Defence – a perceived weakness of DeRozan’s. In-game adjustments – something that Casey was often criticized for.
That’s not to say that those two should share the blame for Toronto’s past playoff failures, nor is that what Ujiri’s suggesting here. To scapegoat them would be irresponsible and just flat out incorrect. There are plenty of reasons why the Raptors came up short and plenty of people that are culpable, including those that are still with the organization – Ujiri and Lowry, among others.
It’s Ujiri’s job to take the information at his disposal, evaluate it and determine the best – and most feasible – course of action. Firing and trading everybody is never the answer, even if it were possible.
Fair or not, replacing the coach is the easiest thing to do in professional sports and, in this case, seemed like the inevitable first domino when Ujiri decided it was time for change.
The Leonard trade was a no-brainer from a basketball perspective – when you have the chance to acquire one of the league’s top-5 players, you do it, 10 times out of 10 – but it wasn’t without risk. Ujiri didn’t know how healthy Leonard was after missing all but nine games with a quad injury last season, at least not for sure. He also wasn’t sure if the disgruntled former Spur would even report to Toronto, let alone want to play there long-term. His faith in the team’s medical staff as well as what the city and the organization had to offer gave him confidence to roll the dice.

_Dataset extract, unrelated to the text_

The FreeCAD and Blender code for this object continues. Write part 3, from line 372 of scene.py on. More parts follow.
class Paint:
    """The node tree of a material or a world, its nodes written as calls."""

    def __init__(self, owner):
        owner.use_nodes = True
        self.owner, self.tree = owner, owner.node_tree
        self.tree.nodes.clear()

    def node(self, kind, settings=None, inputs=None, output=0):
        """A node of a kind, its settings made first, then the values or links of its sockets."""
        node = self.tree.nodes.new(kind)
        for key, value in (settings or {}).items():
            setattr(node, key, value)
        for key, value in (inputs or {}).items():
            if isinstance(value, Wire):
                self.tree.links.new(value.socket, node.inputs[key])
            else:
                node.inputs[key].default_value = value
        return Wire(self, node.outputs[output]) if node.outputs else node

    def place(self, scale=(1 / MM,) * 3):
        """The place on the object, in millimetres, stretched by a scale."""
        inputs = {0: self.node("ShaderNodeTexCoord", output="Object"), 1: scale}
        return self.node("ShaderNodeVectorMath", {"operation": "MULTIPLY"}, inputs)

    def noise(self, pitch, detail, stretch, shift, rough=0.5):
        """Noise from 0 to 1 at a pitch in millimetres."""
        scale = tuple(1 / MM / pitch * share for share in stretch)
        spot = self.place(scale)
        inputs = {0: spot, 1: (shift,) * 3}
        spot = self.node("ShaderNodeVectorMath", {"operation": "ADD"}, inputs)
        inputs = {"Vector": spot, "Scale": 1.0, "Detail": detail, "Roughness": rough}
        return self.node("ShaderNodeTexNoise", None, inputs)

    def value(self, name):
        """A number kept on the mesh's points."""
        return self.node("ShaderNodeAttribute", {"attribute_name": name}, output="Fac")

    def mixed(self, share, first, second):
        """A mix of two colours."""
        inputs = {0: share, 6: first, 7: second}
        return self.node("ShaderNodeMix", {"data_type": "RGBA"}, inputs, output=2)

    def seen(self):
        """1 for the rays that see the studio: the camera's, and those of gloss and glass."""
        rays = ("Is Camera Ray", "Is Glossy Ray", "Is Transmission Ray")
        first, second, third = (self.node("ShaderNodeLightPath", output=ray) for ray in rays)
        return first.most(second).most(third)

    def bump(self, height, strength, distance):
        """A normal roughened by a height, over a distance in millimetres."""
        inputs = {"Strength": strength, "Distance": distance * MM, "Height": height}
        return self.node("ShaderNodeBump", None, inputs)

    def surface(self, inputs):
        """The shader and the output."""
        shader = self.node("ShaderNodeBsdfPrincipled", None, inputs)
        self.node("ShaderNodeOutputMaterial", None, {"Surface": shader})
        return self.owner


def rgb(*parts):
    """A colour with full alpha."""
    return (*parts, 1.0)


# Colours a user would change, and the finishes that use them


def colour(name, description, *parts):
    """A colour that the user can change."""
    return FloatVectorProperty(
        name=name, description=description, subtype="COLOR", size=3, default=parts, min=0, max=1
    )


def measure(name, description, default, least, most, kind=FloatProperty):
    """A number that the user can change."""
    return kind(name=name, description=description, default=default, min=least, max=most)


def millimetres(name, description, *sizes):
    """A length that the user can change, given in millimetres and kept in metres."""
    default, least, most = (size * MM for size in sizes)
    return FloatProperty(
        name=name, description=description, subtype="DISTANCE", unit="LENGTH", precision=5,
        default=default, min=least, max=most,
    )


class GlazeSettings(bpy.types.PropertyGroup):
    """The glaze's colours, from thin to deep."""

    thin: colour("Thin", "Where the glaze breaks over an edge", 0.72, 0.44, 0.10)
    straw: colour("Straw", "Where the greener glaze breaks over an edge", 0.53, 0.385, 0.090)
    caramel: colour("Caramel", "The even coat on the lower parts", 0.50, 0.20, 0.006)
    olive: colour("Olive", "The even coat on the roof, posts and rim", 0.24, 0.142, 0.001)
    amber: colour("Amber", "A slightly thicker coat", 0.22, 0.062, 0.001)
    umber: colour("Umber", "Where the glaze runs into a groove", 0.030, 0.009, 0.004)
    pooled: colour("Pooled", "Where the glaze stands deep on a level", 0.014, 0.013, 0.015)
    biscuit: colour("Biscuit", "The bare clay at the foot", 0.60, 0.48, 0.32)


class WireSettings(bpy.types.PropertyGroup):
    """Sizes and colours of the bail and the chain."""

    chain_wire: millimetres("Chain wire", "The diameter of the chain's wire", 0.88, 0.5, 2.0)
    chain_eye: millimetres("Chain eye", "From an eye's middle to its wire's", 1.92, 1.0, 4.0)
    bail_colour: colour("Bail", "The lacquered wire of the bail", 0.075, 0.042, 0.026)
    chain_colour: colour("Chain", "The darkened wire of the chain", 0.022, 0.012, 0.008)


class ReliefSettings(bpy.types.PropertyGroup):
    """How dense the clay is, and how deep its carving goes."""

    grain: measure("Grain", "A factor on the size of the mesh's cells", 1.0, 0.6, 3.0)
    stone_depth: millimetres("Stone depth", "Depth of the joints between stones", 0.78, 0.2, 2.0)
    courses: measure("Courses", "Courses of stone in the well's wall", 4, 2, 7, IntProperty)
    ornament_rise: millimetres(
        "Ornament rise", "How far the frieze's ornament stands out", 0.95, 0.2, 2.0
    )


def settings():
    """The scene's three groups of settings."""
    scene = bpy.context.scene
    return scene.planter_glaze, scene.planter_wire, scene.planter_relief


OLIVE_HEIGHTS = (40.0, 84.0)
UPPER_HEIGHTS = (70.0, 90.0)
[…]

“There’s no knock here on the past, honestly, because we were part of the past,” Ujiri said. “So we're part of that defeat, too. We're part of the knock, right? So we just have to learn from it, that's what I think good organizations should do. We learned from that and we find ourselves here. And there will be more learning moments, I think, but we play sports to win. That's why we play the game is to win and that's what we want to do here is to win.”
That should be the goal for every team in every league, to win a championship. You’ll hear just about every exec talk about it as their top priority, but is it? Most are content as long as their team is profitable and they still have a job. The bottom-line is actually the top priority.

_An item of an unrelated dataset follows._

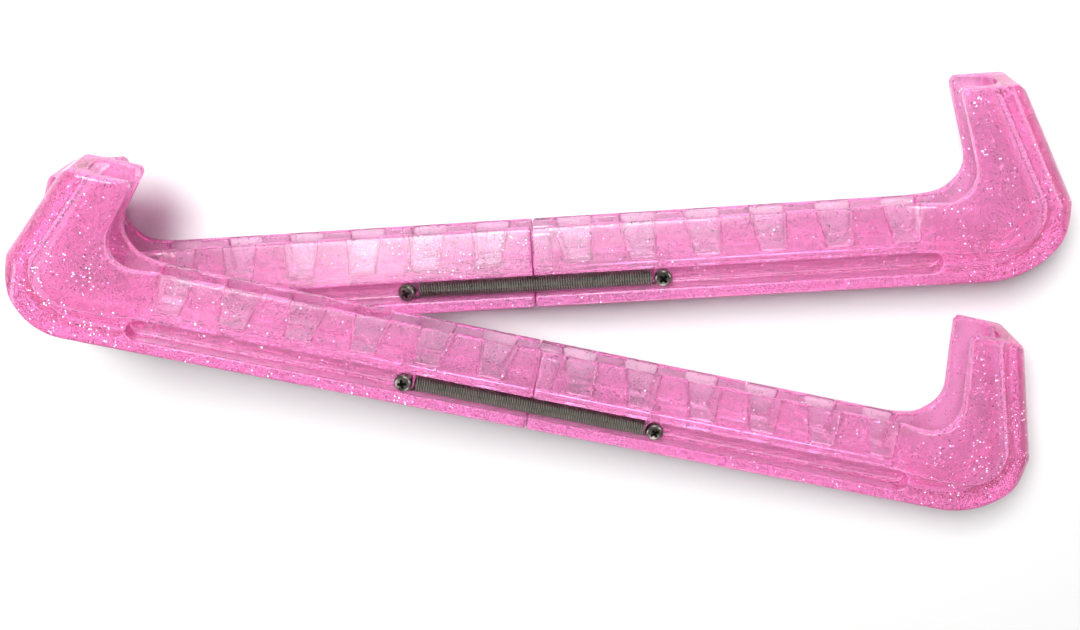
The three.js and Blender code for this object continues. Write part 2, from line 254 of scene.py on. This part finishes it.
# Thin walls are nearly clear. Deep material shows its pigment, and looks a strong pink.
THIN_WALL = 1.7 * MM
DEEP_WALL = 10.5 * MM
THIN_TINT = colour(1.0, 0.88, 0.96)
DEEP_TINT = colour(1.0, 0.70, 0.90)
PIGMENT = colour(1.0, 0.20, 0.60)
PALE_PIGMENT = colour(1.0, 0.40, 0.78)
PIGMENT_GRAIN = 0.12 * MM
THIN_PIGMENT = 0.09  # share of the surface
DEEP_PIGMENT = 0.38
# each kind of flake: cell size, share of the cells with a flake, largest radius in cells
LARGE_FLAKES = (0.75 * MM, 0.10, 0.29)
FINE_FLAKES = (0.48 * MM, 0.14, 0.36)
FLAKE_CROWD = 8 * MM  # how far apart the crowded places are
SPARSE = 0.2  # times the share
CROWDED = 2.6
FLAKE_LIGHT = colour(1.0, 0.92, 0.97)
FLAKE_FAINT = colour(1.0, 0.66, 0.86)
FLAKE_DARK = colour(0.42, 0.20, 0.30)
TRANSMISSION = 0.95
BODY_COLOUR = colour(0.97, 0.37, 0.75)
BODY_DENSITY = 100.0  # per metre


def flakes(nodes, size, share, reach):
    """Glitter in cells `size` across, `share` of them with a flake.

    Gives the flakes' mask, a random colour for each cell and the part of it that picks the flake's shade.
    """
    cells = nodes.add("ShaderNodeTexVoronoi")
    nodes.feed(cells.inputs["Vector"], nodes.place)
    nodes.feed(cells.inputs["Scale"], 1 / size)
    split = nodes.add("ShaderNodeSeparateColor")
    nodes.feed(split.inputs[0], cells.outputs["Color"])
    crowding = nodes.ramp(nodes.noise(FLAKE_CROWD, detail=2), 0.40, 0.67, SPARSE * share, CROWDED * share)
    present = nodes.maths("LESS_THAN", split.outputs[0], crowding)
    radius = nodes.ramp(split.outputs[1], 0, 1, reach * 0.6, reach)
    inside = nodes.maths("LESS_THAN", cells.outputs["Distance"], radius)
    return nodes.maths("MULTIPLY", present, inside), cells.outputs["Color"], split.outputs[2]


def glitter_plastic():
    nodes = Nodes("translucent_glitter_plastic")
    wall = nodes.add("ShaderNodeAttribute", attribute_name=WALL_DEPTH).outputs["Fac"]
    depth = nodes.maths("POWER", nodes.ramp(wall, THIN_WALL, DEEP_WALL), 1.3)
    clouds = nodes.ramp(nodes.noise(12 * MM, detail=3), 0.3, 0.7, -0.12, 0.12)
    depth = nodes.maths("ADD", depth, clouds, clamp=True)
    tint = nodes.mix(depth, THIN_TINT, DEEP_TINT)

    grains = nodes.add("ShaderNodeTexVoronoi")
    nodes.feed(grains.inputs["Vector"], nodes.place)
    nodes.feed(grains.inputs["Scale"], 1 / PIGMENT_GRAIN)
    pick = nodes.add("ShaderNodeSeparateColor")
    nodes.feed(pick.inputs[0], grains.outputs["Color"])
    pigment = nodes.maths("LESS_THAN", pick.outputs[0], nodes.ramp(depth, 0, 1, THIN_PIGMENT, DEEP_PIGMENT))
    tint = nodes.mix(pigment, tint, nodes.mix(pick.outputs[1], PIGMENT, PALE_PIGMENT))

    large, large_random, large_shade = flakes(nodes, *LARGE_FLAKES)
    fine, fine_random, fine_shade = flakes(nodes, *FINE_FLAKES)
    mask = nodes.maths("MAXIMUM", large, fine)
    shade = nodes.mix(large, fine_shade, large_shade)
    bright = nodes.mix(nodes.ramp(shade, 0.5, 0.85), FLAKE_FAINT, FLAKE_LIGHT)
    flake = nodes.mix(nodes.ramp(shade, 0.18, 0.22), FLAKE_DARK, bright)
    tint = nodes.mix(mask, tint, flake)

    # each flake faces its own way
    lean = nodes.add("ShaderNodeVectorMath", operation="SUBTRACT")
    nodes.feed(lean.inputs[0], nodes.mix(large, fine_random, large_random))
    nodes.feed(lean.inputs[1], (0.5, 0.5, 0.5))
    by_mask = nodes.add("ShaderNodeVectorMath", operation="SCALE")
    nodes.feed(by_mask.inputs[0], lean.outputs[0])
    nodes.feed(by_mask.inputs["Scale"], mask)
    waves = nodes.bump(nodes.noise(5 * MM, detail=2), 0.04 * MM)
    skin = nodes.bump(nodes.noise(0.5 * MM, detail=2), 0.004 * MM, normal=waves)
    tilted = nodes.add("ShaderNodeVectorMath", operation="ADD")
    nodes.feed(tilted.inputs[0], skin)
    nodes.feed(tilted.inputs[1], by_mask.outputs[0])
    normal = nodes.add("ShaderNodeVectorMath", operation="NORMALIZE")
    nodes.feed(normal.inputs[0], tilted.outputs[0])

    clear = nodes.maths("SUBTRACT", 1.0, nodes.maths("MAXIMUM", mask, pigment), clamp=True)
    nodes.set(
        Base_Color=tint,
        Metallic=mask,
        Roughness=nodes.ramp(nodes.noise(3 * MM), 0.3, 0.7, 0.12, 0.18),
        IOR=1.46,
        Transmission_Weight=nodes.maths("MULTIPLY", clear, TRANSMISSION),
        Normal=normal.outputs[0],
    )
    body = nodes.add("ShaderNodeVolumeAbsorption")
    nodes.feed(body.inputs["Color"], BODY_COLOUR)
    nodes.feed(body.inputs["Density"], BODY_DENSITY)
    nodes.tree.links.new(body.outputs[0], nodes.output.inputs["Volume"])
    return nodes.material


# ---------- the metals ----------
def dark_steel(name, tone, rough_low, rough_high):
    nodes = Nodes(name)
    smears = nodes.noise(1.6 * MM, detail=4, roughness=0.6)
    grime = nodes.noise(0.35 * MM, detail=3)
    worn = nodes.mix(nodes.ramp(smears, 0.35, 0.7), tone, colour(*(min(1.0, c * 1.5) for c in tone[:3])))
    stained = nodes.mix(nodes.ramp(grime, 0.5, 0.75, 0, 0.5), worn, colour(0.09, 0.07, 0.06))
    nodes.set(
        Base_Color=stained,
        Metallic=1.0,
        Roughness=nodes.ramp(smears, 0.3, 0.7, rough_low, rough_high),
        Normal=nodes.bump(grime, 0.02 * MM),
    )
    return nodes.material


PLASTIC = glitter_plastic()
SPRING_STEEL = dark_steel("wound_spring_steel", colour(0.19, 0.176, 0.155), 0.26, 0.40)
SCREW_STEEL = dark_steel("screw_steel", colour(0.20, 0.18, 0.165), 0.2, 0.38)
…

The Raptors were making more money than ever before. They were a perennial playoff team and would have continued to be with the personnel they had in place. Ujiri had preached patience for years, sticking with many of the guys he inherited from the previous regime. He certainly could have opted for the status quo. Many others would have. Why rock the boat?
He wanted more. Good wasn’t good enough.
“We all dream of a championship,” he said. “We all think about that. I think the change was hard at the time, but we knew the kind of player we were getting, and if we overcame and we dealt with all the issues, we felt that things could come together. I think we were all positive about this kind of moment and all dreamt about it.”
Now, there’s no question about it – this is Ujiri’s team. He put his stamp on it this past summer, and then again with the mid-season trade of Jonas Valanciunas. Lowry is the only player left that predates him.
He acquired Leonard and Danny Green from San Antonio, picked up Gasol from Memphis, selected Pascal Siakam with the 27th pick, OG Anunoby with the 23rd pick and Norman Powell 46th overall, and scooped Fred VanVleet up as an undrafted free agent.
That team is in the NBA Finals. You can’t argue it wasn’t worth it. Ujiri shouldn’t need vindication for taking a big swing and doing right by his team and the city it represents. Regardless, he’s got it.